In 2006, the foundation championed the case of Tony Vento, a South Philadelphia cheesesteak shop owner who posted a sign in his restaurant reading, “This is America. When ordering, please speak English.” (After his death in 2011, the restaurant put up a commemorative sign reading, “Joey Vento says: Press 1 for English, Press 2 for Deportation.”)
Goessling was an outspoken advocate for Vento both in court and out, accusing the government of spending a “tremendous amount of energy” to “silence” him, according to the Philadelphia Inquirer. And it wasn’t the first time the foundation had taken such a case; a year earlier, it represented an Ohio bar owner cited by the local Civil Rights Commission for posting a sign that stated: “For Service, Speak English.”
Since Goessling’s nomination in June, a number of groups have expressed concern about her history of pursuing such cases, noting that the Office of Violence Against Women oversees several grants geared toward underserved racial and ethnic populations. LGBTQ groups took similar issue with a brief she filed in a U.S. Supreme Court case arguing for bans on same-sex marriage.
“Whoever runs this office really needs to understand that intimate partner violence requires an intersectional perspective,” Kristine Lucius, executive vice president for policy at The Leadership Conference, told The Daily Beast. “So we have serious concerns about her record, because in her record we see someone who is anti-immigrant, anti-LGBTQ and anti-racial justice.”
But the position that has earned Goessling the most criticism is her full-throated support of gun ownership, particularly as a remedy for violence against women. The year after her dramatic Florida House appearance, Goessling submitted an amicus brief to the U.S. Supreme Court arguing that guns could help women against sexual violence. She cited a scholar who claimed women confronted with sexual assault were “significantly less likely to experience a completed rape if they resist with a weapon.”
The National Organization for Women, Feminist Majority Foundation, and women’s rights group UltraViolet all condemned Goessling’s position, urging members to call the Senate Judiciary Committee and oppose her nomination. They pointed to studies showing that female victims of attempted or completed crimes used guns to defend themselves less than 1 percent of the time, and that victims of domestic violence are five times more likely to be killed if their abuser has access to a firearm.
“Goessling’s position that guns protect women in domestic and sexual violence situations could not be further from the truth,” Feminist Majority Foundation President Ellie Smeal said in a statement. “Goessling’s severely flawed perspective essentially makes victims responsible for stopping their own sexual or physical assaults and threatens to hurt even more women, not protect them.”

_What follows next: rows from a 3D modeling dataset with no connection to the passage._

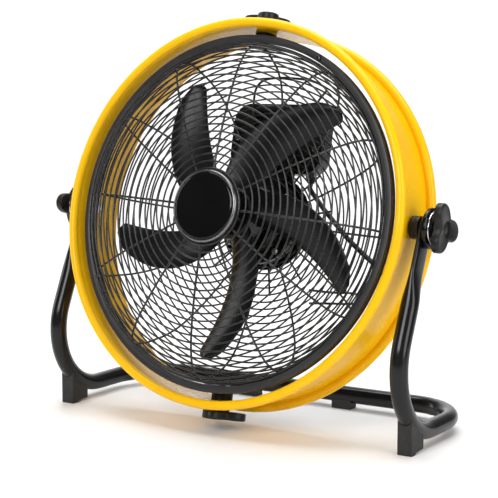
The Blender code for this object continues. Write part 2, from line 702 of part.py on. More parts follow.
def tube_body(name, points, radius, mat, frame, sides=8):
    """Round lead along a run of points."""
    count = len(points)
    rows = []
    across = Vector((0.0, 1.0, 0.0))
    for i, point in enumerate(points):
        tangent = (points[min(i + 1, count - 1)] - points[max(i - 1, 0)]).normalized()
        across = (across - tangent * across.dot(tangent)).normalized()
        over = tangent.cross(across)
        turns = [math.tau * k / sides for k in range(sides)]
        rows.append([point + across * radius * math.cos(t) + over * radius * math.sin(t) for t in turns])
    return finish(name, grid_body(rows, cap=True), mat, frame)


def smooth_run(points, steps=2):
    """Catmull-Rom points through the given ones."""
    ends = [points[0] * 2 - points[1]] + points + [points[-1] * 2 - points[-2]]
    run = []
    for i in range(1, len(ends) - 2):
        p0, p1, p2, p3 = ends[i - 1:i + 3]
        for k in range(steps):
            t = k / steps
            bend = (p0 * 2 - p1 * 5 + p2 * 4 - p3) * t * t + (p1 * 3 - p0 - p2 * 3 + p3) * t ** 3
            run.append((p1 * 2 + (p2 - p0) * t + bend) * 0.5)
    run.append(points[-1])
    return run


def build_lead(box):
    """Supply lead from the control box, held along the guard to its rim."""
    mouth = Vector((0.0460, 0.0800, 0.0))
    at_mouth = DRUM @ Matrix.Translation(mouth)
    hole(box, LEAD_R + GAP, 0.0600, 0.0720, upright_axis(1), at_mouth, segments=12)
    gland = [(LEAD_R + GAP, 0.0657), (0.0075, 0.0657), (0.0075, 0.0610)]
    gland += [(0.0055, 0.0570), (LEAD_R + GAP, 0.0570)]
    lathe("lead_gland", gland, upright_axis(1), 14, "black_plastic", at_mouth, ring=True)
    run = [mouth + Vector((0.0, 0.0, z)) for z in (0.0710, 0.0630, 0.0560, 0.0490)]
    run += LEAD_RUN
    exit_in, exit_out = LEAD_EXIT
    onward = (exit_out - exit_in).normalized()
    run += [exit_in, exit_in + onward * 0.0080, exit_out]
    tube_body("supply_lead", smooth_run(run), LEAD_R, "cable", DRUM)
    aim = Vector((1.0, 0.0, 0.0)).rotation_difference(onward).to_matrix().to_4x4()
    at_exit = DRUM @ Matrix.Translation(exit_in) @ aim
    sleeve = [(LEAD_R + GAP, 0.0100), (0.0060, 0.0100), (0.0060, 0.0260), (LEAD_R + GAP, 0.0260)]
    lathe("lead_clamp", sleeve, side_axis(1), 14, "rubber", at_exit, ring=True)


def build_all():
    clear_scene()
    build_stand_tube()
    build_feet()
    build_drum()
    for label, side in (("left", -1), ("right", 1)):
        build_pivot_side(label, side)
    for label, side in (("top", 1), ("bottom", -1)):
        build_swivel_side(label, side)
    build_knobs()
    build_guards()
    build_badge()
    build_impeller()
    build_motor()
    build_motor_mount()
    build_lead(build_control())


build_all()
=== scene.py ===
"""Looks of the drum air mover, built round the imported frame.

Local coordinates in the drum frame: x to the right seen from the front,
y towards the back along the fan axis, z up the drum. Distances named `a`
run forwards from the pivot, so y = -a. Units are metres.
"""
import json
import math

import bmesh
import bpy
from mathutils import Matrix, Vector


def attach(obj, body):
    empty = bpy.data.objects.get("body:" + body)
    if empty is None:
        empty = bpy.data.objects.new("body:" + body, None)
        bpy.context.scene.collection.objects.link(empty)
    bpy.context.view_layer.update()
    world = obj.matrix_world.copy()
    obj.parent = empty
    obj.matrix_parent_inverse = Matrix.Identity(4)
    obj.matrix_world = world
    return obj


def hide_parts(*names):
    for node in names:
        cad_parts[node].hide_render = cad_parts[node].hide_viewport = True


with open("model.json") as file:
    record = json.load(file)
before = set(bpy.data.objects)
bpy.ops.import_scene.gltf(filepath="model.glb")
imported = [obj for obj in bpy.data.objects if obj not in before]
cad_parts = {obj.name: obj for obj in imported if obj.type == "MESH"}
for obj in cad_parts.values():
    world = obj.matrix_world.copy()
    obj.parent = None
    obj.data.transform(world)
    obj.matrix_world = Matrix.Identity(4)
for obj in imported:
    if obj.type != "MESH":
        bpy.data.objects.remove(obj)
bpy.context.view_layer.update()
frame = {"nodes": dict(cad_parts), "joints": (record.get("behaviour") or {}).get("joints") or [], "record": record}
NODES = frame["nodes"]
JOINTS = {joint["name"]: joint for joint in frame["joints"]}

# The frame's own lines: tilt pivot, fan axis and swivel axis ----------------
PIVOT_POINT = Vector(JOINTS["drum_tilt"]["pos_m"])
FORWARD = Vector(JOINTS["fan_spin"]["axis"]).normalized()
UPWARD = Vector(JOINTS["cage_swivel"]["axis"]).normalized()
STAND = Matrix.Translation((0.0, PIVOT_POINT.y, 0.0))
PIVOT = Matrix.Translation(PIVOT_POINT)
TURN = Matrix(((1.0, 0.0, 0.0), tuple(-FORWARD), tuple(UPWARD))).transposed()
DRUM = PIVOT @ TURN.to_4x4()


def local_box(node, frame_matrix):
    """A node's lowest and highest corners, measured in a turned frame."""
    inverse = frame_matrix.inverted()
    points = [inverse @ v.co for v in NODES[node].data.vertices]
    low = Vector([min(p[k] for p in points) for k in range(3)])
    high = Vector([max(p[k] for p in points) for k in range(3)])
    return low, high


def reach(node):
    """Inner and outer radius of a node about the fan axis."""
    inverse = DRUM.inverted()
    sizes = [math.hypot(p.x, p.z) for p in (inverse @ v.co for v in NODES[node].data.vertices)]
    return min(sizes), max(sizes)


# Materials ------------------------------------------------------------------
def node_of(tree, kind, **values):
    made = tree.nodes.new(kind)
    for key, value in values.items():
        made.inputs[key.replace("_", " ")].default_value = value
    return made


def noise_node(tree, scale, detail=3.0, rough=0.5):
    """Noise in the object's own metres, so its grain has a real size."""
    place = tree.nodes.get("place") or tree.nodes.new("ShaderNodeTexCoord")
    place.name = "place"
    made = node_of(tree, "ShaderNodeTexNoise", Scale=scale, Detail=detail, Roughness=rough)
    tree.links.new(place.outputs["Object"], made.inputs["Vector"])
    return made


def ramp_node(tree, source, low, high, start=0.35, end=0.65):
    """Two colours or two greys spread over a noise."""
    made = tree.nodes.new("ShaderNodeValToRGB")
    made.color_ramp.elements[0].position = start
    made.color_ramp.elements[1].position = end
    made.color_ramp.elements[0].color = low
    made.color_ramp.elements[1].color = high
    tree.links.new(source.outputs["Fac"], made.inputs["Fac"])
    return made


def range_node(tree, source, low, high):
    made = tree.nodes.new("ShaderNodeMapRange")
    made.inputs["From Min"].default_value = 0.3
    made.inputs["From Max"].default_value = 0.7
    made.inputs["To Min"].default_value = low
    made.inputs["To Max"].default_value = high
    tree.links.new(source, made.inputs["Value"])
    return made


def surface(name, dark, light, rough, metal=0.0, coat=0.0, patch=14.0, grains=(), specular=0.5):
    """Material with a drifting colour, a drifting roughness and layered grain.

    grains is a list of (noise scale, bump depth in metres, strength).
    """
    mat = bpy.data.materials.new(name)
    mat.use_nodes = True
    tree = mat.node_tree
    shader = tree.nodes["Principled BSDF"]
    shader.inputs["Metallic"].default_value = metal
    shader.inputs["Coat Weight"].default_value = coat
    shader.inputs["Coat Roughness"].default_value = 0.06
    shader.inputs["Specular IOR Level"].default_value = specular
    drift = noise_node(tree, patch, 5.0, 0.6)
    colour = ramp_node(tree, drift, (*dark, 1.0), (*light, 1.0))
    tree.links.new(colour.outputs["Color"], shader.inputs["Base Color"])
    smear = noise_node(tree, patch * 3.0, 6.0, 0.65)
    gloss = range_node(tree, smear.outputs["Fac"], rough[0], rough[1])
    tree.links.new(gloss.outputs["Result"], shader.inputs["Roughness"])
    normal = None
    for scale, depth, strength in grains:
        grain = noise_node(tree, scale, 2.0, 0.5)
        bump = node_of(tree, "ShaderNodeBump", Strength=strength, Distance=depth)
        tree.links.new(grain.outputs["Fac"], bump.inputs["Height"])
        if normal is not None:
            tree.links.new(normal.outputs["Normal"], bump.inputs["Normal"])
        normal = bump
    if normal is not None:
        tree.links.new(normal.outputs["Normal"], shader.inputs["Normal"])
    return mat


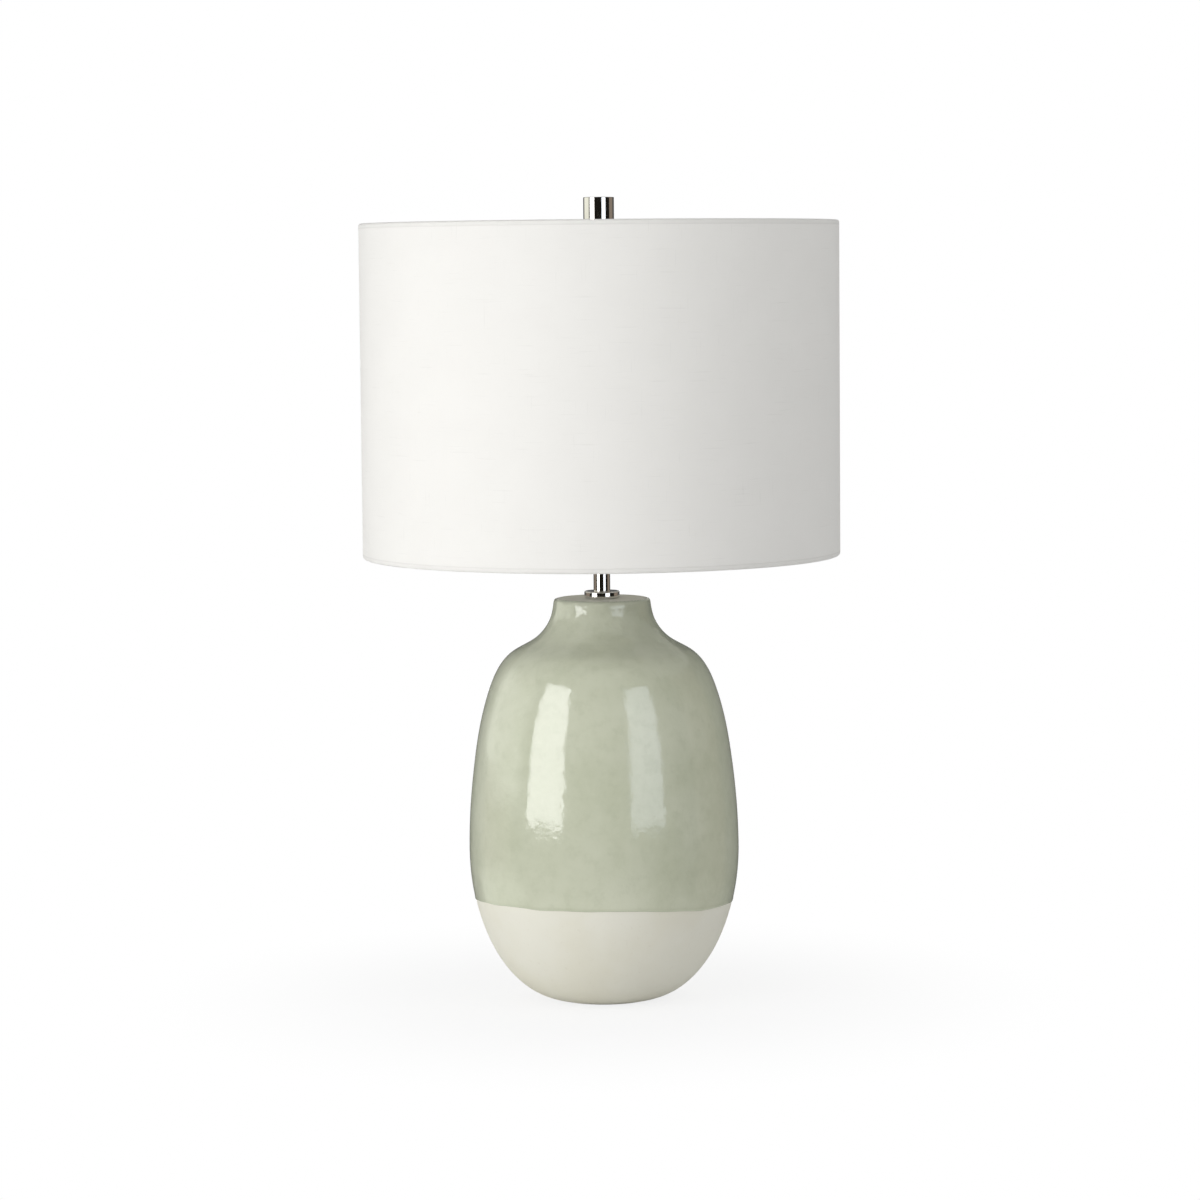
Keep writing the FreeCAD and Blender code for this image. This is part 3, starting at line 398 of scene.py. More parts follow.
@dataclass(frozen=True)
class Linen:
    """Plain-woven white linen with slubs, laid on the piece's UV map in metres, with painted shade along its
    hems and its lap.
    """

    thread: Colour = (0.865, 0.852, 0.818)
    gap: Colour = (0.765, 0.752, 0.72)
    # painted shade: the colour of the dark crease and lap lines and of the darker rolled hems
    shaded_crease: Colour = (0.60, 0.59, 0.565)
    pitch: float = 0.00062
    sway: float = 0.0006
    sway_scale: float = 70.0
    slub_scales: tuple[float, float] = (28.0, 620.0)  # along the slub and across it
    hem: float = 0.0040  # height of the rolled edge that shows outside
    crease_half: float = 0.0006
    lap: float = 0.005  # from the middle of the back to the lap's edge
    depth: float = 0.00012

    def material(self) -> Material:
        """Builds the cloth's material."""
        kit = new_material("white_linen")
        cloth = kit.node("ShaderNodeUVMap", {"uv_map": "cloth"})
        u, v, _ = kit.axes(cloth)
        turn = 2 * math.pi / self.pitch
        sway = kit.noise(cloth, self.sway_scale, 2.0) * self.sway
        weave = (((u + sway) * turn).sine() * ((v + sway) * turn).sine()) * 0.5 + 0.5
        slub_along = kit.noise(kit.scaled(cloth, (*self.slub_scales, 0.0)), 1.0, 2.0)
        slub_up = kit.noise(kit.scaled(cloth, (*self.slub_scales[::-1], 0.0)), 1.0, 2.0)
        slubs = slub_along.ease(0.62, 0.78) + slub_up.ease(0.64, 0.8)
        tone = weave * 0.35 + kit.noise(cloth, 22.0) * 0.25 + 0.4 - slubs * 0.3
        colour = kit.blend(tone.ease(0.0, 1.0), self.gap, self.thread)
        low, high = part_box("shade_cover")
        from_edge = (high.z - low.z) / 2 - abs(v - (low.z + high.z) / 2)
        # Painted shade: a dark line in the crease under each rolled hem, and the rolled band itself a little
        # darker; the crease line also dents the bump.
        shaded_crease = (from_edge - self.hem).ridge(self.crease_half)
        rolled = from_edge.ease(self.hem - self.crease_half, self.hem, 0.16, 0.0)
        colour = kit.blend((shaded_crease * 0.35 + rolled).at_most(1.0), colour, self.shaded_crease)
        # Painted shade: a thin dark line along the lap's edge at the back of the cloth.
        lap_edge_shade = (u + math.pi * high.x - self.lap).ridge(self.crease_half)
        inputs = {
            "Base Color": kit.blend(lap_edge_shade * 0.45, colour, self.shaded_crease),
            "Roughness": 0.85,
            "Specular IOR Level": 0.25,
            "Sheen Weight": 0.08,
            "Normal": kit.bump(weave * 0.5 + slubs * 0.6 - shaded_crease * 1.5, self.depth, 0.7),
        }
        return kit.surface(inputs)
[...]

Goessling did not return calls and emails seeking comment. It doesn’t appear she has publicly addressed the criticism; her Twitter account is protected.
A hearing date has not been set. In fact, Congress has yet to reauthorize the Violence Against Women Act, which formalizes funding for the office every five years and expired in December.
But one former client is eager to see Goessling confirmed. In 2015, the lawyer helped fellow Georgia native Bundy Cobb secure an apology from the Douglas County Board of Elections after they required him to remove his “NRA instructor” hat before voting. (Officials originally said they felt the hat constituted campaign material, which is not allowed within 150 feet of polling places.)
Reached by phone this week, Cobb told The Daily Beast Goessling was an “honest and hardworking girl,” and that her views on gun rights would not affect her work as director.
“She always is pushing to do the right thing to help the people that are having issues with larger organizations or things like that,” Cobb said. “She’s a person that works for the common people.”